▸ Source material
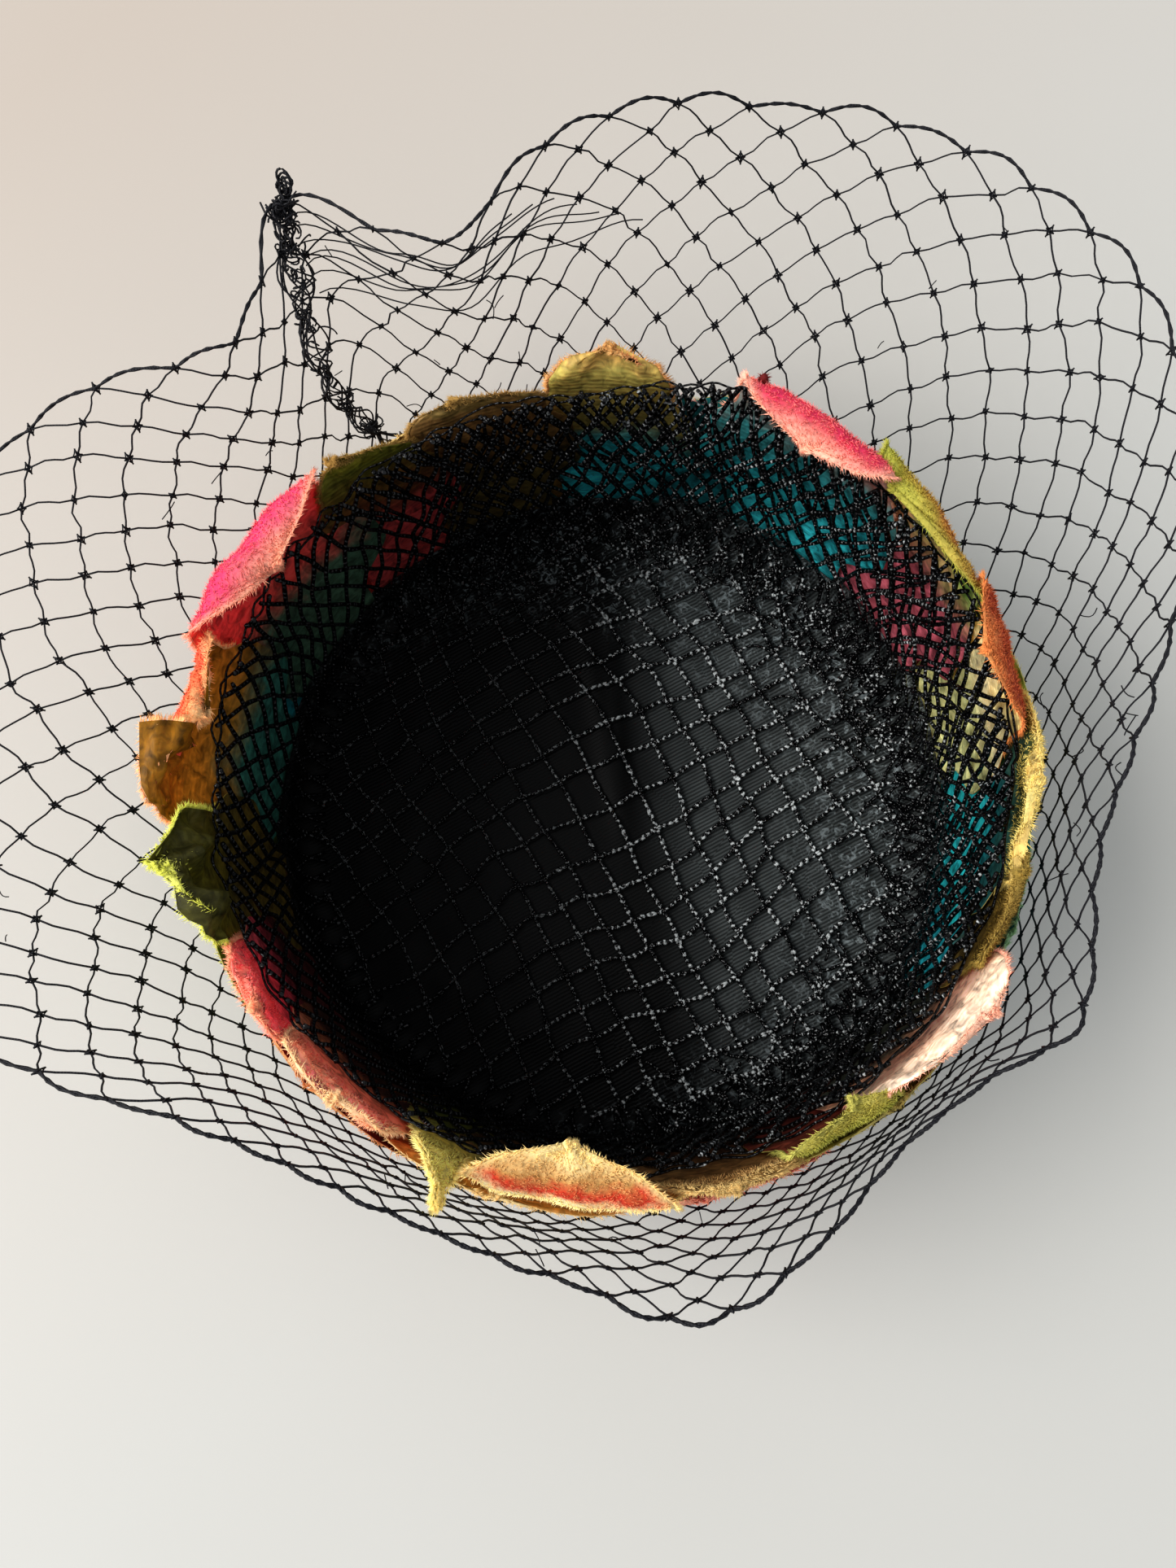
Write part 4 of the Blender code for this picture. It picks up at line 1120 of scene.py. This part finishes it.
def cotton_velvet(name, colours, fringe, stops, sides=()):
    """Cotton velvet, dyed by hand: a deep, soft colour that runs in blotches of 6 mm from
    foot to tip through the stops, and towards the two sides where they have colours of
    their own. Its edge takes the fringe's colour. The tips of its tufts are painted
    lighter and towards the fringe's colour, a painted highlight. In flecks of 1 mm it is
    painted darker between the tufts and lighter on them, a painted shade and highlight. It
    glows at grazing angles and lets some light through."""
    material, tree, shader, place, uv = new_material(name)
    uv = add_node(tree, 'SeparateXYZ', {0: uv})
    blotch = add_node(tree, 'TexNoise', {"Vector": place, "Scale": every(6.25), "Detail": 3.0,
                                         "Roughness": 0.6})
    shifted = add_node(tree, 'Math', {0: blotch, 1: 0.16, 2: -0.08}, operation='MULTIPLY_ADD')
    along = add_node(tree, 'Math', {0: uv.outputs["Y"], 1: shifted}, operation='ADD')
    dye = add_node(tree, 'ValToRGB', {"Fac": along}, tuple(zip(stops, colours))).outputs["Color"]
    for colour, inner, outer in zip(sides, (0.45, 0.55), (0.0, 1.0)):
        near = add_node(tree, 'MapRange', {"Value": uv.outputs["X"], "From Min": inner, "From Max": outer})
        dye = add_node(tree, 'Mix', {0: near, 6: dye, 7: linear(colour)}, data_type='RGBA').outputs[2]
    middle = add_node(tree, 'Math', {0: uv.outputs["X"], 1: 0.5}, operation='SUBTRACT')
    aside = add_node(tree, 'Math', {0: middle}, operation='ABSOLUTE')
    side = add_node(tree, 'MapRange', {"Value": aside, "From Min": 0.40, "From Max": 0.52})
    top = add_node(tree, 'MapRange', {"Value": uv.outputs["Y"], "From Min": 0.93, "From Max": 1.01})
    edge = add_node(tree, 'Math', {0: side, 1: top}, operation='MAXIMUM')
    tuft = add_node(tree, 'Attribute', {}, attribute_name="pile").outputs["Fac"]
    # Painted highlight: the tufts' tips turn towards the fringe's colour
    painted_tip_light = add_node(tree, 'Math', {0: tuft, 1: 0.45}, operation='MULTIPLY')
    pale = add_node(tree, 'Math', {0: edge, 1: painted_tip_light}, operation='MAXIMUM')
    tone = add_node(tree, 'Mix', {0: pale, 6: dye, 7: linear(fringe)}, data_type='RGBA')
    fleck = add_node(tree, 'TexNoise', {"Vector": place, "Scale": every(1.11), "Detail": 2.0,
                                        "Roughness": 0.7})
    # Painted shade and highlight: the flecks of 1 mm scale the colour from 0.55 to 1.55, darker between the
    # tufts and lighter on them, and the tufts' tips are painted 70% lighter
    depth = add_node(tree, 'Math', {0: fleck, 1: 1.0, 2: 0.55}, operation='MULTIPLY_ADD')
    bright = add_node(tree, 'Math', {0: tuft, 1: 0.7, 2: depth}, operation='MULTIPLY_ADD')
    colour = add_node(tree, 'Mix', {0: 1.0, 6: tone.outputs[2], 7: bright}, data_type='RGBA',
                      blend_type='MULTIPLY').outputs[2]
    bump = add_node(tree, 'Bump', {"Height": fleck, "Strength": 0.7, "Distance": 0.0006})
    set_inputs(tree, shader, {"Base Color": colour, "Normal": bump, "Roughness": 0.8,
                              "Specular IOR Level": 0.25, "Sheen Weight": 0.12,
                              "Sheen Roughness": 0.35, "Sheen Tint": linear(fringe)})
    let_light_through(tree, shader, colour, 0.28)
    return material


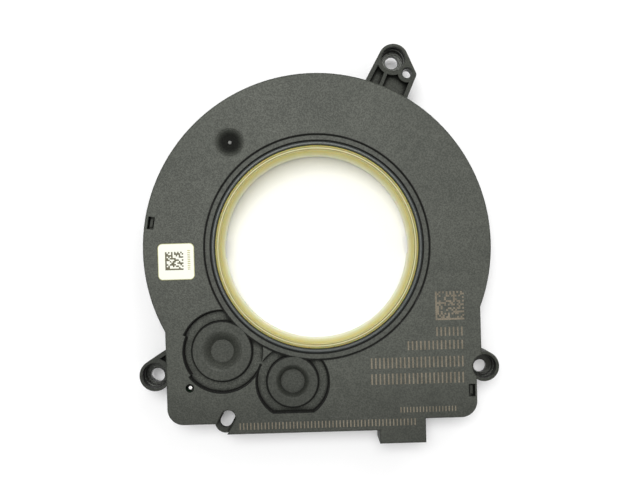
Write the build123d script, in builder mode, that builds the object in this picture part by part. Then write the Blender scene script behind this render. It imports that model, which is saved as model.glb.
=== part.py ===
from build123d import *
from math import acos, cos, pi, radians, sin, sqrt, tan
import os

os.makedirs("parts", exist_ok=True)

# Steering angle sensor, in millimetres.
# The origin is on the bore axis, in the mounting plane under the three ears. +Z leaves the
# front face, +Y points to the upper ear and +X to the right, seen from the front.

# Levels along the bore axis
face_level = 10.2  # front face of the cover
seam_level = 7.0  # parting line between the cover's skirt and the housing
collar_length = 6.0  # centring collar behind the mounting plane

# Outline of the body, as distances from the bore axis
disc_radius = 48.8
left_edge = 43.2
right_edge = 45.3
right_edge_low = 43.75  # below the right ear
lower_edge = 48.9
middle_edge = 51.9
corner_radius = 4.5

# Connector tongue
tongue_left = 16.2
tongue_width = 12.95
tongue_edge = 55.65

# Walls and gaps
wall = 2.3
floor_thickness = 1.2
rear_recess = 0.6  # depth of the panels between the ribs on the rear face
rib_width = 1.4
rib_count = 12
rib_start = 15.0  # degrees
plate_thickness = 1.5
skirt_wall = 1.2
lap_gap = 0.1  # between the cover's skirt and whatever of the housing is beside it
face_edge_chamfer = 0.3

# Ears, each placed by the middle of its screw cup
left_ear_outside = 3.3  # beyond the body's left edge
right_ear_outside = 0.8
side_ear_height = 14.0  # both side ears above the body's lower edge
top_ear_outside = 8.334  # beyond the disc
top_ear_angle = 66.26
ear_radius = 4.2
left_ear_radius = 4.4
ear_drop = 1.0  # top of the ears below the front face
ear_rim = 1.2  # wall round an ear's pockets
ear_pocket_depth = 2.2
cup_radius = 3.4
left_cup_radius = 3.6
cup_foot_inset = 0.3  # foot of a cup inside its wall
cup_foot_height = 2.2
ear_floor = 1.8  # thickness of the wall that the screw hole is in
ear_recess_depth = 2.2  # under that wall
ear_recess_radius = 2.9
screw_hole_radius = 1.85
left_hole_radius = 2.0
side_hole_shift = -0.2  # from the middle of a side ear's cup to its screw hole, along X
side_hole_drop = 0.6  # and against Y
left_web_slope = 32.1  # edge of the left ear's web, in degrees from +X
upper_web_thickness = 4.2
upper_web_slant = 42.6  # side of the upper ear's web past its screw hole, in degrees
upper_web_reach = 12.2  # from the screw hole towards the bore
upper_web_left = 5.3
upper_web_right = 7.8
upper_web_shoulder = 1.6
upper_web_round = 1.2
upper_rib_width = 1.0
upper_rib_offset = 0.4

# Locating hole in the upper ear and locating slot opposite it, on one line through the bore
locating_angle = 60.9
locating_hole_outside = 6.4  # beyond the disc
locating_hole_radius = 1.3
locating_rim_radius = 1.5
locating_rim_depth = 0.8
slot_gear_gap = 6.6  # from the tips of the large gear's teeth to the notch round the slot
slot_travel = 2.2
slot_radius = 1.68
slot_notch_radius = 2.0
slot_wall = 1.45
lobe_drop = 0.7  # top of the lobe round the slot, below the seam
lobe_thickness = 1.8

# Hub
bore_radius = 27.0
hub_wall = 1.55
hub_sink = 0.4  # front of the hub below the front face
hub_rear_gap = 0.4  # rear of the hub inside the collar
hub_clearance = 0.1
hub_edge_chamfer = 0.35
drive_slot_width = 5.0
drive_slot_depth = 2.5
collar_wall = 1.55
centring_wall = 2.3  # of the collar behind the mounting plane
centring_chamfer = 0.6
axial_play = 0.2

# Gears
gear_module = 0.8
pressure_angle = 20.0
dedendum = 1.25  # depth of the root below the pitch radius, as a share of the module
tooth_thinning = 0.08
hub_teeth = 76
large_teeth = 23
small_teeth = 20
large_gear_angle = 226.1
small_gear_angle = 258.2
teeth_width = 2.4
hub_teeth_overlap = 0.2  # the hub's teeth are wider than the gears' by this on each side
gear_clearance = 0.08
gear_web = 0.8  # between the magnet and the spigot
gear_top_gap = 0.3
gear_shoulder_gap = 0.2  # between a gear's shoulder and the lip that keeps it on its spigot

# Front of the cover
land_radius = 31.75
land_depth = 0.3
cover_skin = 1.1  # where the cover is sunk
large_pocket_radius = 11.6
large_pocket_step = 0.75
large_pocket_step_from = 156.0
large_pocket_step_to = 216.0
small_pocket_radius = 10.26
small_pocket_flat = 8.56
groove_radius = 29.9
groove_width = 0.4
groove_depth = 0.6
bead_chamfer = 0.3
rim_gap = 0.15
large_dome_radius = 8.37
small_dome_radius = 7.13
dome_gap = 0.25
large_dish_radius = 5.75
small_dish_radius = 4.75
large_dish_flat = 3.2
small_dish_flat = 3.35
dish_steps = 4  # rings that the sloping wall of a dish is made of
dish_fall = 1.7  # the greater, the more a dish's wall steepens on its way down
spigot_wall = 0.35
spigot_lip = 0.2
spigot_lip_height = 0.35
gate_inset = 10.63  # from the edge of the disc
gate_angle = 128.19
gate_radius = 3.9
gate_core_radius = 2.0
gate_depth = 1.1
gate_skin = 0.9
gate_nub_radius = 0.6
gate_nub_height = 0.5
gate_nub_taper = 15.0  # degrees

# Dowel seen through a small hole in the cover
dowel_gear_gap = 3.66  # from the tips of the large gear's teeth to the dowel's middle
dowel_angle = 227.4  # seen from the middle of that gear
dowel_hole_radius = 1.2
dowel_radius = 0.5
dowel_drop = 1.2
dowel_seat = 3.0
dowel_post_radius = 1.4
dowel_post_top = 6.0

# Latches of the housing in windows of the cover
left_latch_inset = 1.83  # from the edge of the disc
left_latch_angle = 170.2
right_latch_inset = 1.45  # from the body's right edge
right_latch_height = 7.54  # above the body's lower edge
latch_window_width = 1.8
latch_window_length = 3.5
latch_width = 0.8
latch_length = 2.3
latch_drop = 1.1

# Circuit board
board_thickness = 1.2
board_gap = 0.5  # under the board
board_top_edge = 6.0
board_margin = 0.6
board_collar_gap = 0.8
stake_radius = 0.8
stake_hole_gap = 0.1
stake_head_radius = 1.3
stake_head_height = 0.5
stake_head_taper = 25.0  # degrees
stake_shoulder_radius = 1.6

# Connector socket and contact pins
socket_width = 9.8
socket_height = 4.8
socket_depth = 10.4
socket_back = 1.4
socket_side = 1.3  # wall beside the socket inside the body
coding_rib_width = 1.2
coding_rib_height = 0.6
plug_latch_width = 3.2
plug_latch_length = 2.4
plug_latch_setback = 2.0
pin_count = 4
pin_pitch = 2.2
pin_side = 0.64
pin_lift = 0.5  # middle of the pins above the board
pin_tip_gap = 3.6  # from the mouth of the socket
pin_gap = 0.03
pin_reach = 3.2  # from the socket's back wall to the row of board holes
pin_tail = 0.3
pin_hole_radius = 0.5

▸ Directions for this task
Look through the data above. Find each line with the string "that" and copy it.

▸ Task answer
    """Cotton velvet, dyed by hand: a deep, soft colour that runs in blotches of 6 mm from
Write the build123d script, in builder mode, that builds the object in this picture part by part. Then write the Blender scene script behind this render. It imports that model, which is saved as model.glb.
ear_floor = 1.8  # thickness of the wall that the screw hole is in
ear_recess_depth = 2.2  # under that wall
gear_shoulder_gap = 0.2  # between a gear's shoulder and the lip that keeps it on its spigot
dish_steps = 4  # rings that the sloping wall of a dish is made of
dowel_angle = 227.4  # seen from the middle of that gear